Modeling code records

# # #

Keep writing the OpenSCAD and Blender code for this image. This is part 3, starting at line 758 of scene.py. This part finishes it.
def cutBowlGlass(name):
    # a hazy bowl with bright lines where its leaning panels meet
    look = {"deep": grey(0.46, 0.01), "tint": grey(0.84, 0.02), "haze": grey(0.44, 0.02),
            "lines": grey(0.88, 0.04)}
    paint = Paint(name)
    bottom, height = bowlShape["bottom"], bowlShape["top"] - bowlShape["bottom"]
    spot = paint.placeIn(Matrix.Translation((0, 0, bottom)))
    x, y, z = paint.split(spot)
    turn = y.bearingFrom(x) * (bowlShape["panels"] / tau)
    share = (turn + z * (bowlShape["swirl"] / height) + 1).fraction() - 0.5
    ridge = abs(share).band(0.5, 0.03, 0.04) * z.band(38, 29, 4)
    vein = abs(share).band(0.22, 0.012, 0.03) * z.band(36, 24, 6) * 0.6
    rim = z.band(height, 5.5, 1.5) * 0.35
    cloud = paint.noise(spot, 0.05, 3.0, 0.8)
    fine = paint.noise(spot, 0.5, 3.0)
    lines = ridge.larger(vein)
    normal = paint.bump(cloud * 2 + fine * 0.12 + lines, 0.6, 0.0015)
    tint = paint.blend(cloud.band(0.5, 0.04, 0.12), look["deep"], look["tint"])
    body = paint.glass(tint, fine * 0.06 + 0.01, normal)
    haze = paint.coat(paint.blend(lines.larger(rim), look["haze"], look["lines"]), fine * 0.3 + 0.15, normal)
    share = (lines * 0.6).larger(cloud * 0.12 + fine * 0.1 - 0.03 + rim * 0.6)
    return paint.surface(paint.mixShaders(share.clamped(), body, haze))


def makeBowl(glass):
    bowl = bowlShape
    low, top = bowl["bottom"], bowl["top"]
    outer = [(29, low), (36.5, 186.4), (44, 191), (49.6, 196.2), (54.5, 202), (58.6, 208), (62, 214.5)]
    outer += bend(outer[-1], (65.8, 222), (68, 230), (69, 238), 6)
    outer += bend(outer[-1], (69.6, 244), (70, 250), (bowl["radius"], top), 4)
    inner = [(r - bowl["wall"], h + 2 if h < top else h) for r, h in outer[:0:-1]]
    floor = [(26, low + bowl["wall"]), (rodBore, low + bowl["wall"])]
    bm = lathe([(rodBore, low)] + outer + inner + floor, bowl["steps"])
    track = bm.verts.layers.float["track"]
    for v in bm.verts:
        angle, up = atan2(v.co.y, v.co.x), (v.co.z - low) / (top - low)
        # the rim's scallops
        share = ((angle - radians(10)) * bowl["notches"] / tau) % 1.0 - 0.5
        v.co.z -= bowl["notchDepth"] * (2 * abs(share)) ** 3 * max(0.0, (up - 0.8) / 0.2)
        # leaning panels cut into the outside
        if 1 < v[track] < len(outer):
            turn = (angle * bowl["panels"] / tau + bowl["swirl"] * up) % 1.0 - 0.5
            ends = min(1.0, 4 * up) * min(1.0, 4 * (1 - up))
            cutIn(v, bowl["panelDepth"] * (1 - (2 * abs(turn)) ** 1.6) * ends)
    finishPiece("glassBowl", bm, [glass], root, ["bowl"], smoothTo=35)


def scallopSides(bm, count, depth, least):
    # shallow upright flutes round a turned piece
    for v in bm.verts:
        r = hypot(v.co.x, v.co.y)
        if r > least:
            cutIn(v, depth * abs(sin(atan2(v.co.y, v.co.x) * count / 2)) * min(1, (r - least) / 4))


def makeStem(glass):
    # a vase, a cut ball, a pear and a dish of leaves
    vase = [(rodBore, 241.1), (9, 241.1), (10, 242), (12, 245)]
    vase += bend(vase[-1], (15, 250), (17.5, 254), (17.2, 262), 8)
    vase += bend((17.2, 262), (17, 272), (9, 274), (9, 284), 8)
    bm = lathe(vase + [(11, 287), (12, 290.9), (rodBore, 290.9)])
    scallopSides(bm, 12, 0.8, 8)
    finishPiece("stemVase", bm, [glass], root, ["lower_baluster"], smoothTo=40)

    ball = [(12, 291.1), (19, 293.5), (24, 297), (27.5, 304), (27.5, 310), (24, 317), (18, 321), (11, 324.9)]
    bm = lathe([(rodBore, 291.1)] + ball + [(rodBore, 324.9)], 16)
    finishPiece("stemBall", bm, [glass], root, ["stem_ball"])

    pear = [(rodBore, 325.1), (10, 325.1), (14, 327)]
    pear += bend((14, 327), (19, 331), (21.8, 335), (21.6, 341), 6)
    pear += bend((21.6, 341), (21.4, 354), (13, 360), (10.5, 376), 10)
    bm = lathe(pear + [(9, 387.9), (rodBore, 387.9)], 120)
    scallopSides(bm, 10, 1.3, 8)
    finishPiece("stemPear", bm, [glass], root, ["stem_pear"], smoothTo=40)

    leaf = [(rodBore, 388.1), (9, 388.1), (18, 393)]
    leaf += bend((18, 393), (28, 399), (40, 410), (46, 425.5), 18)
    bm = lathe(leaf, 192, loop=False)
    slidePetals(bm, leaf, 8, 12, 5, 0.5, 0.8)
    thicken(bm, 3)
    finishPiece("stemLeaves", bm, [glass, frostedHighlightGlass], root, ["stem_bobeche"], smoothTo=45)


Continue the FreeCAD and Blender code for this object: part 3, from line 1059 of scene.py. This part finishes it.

# # #

* **WHAT TO DO**
Gather, from the listing above, every line carrying the word "This".

* **TASK ANSWER**
Keep writing the OpenSCAD and Blender code for this image. This is part 3, starting at line 758 of scene.py. This part finishes it.
Continue the FreeCAD and Blender code for this object: part 3, from line 1059 of scene.py. This part finishes it.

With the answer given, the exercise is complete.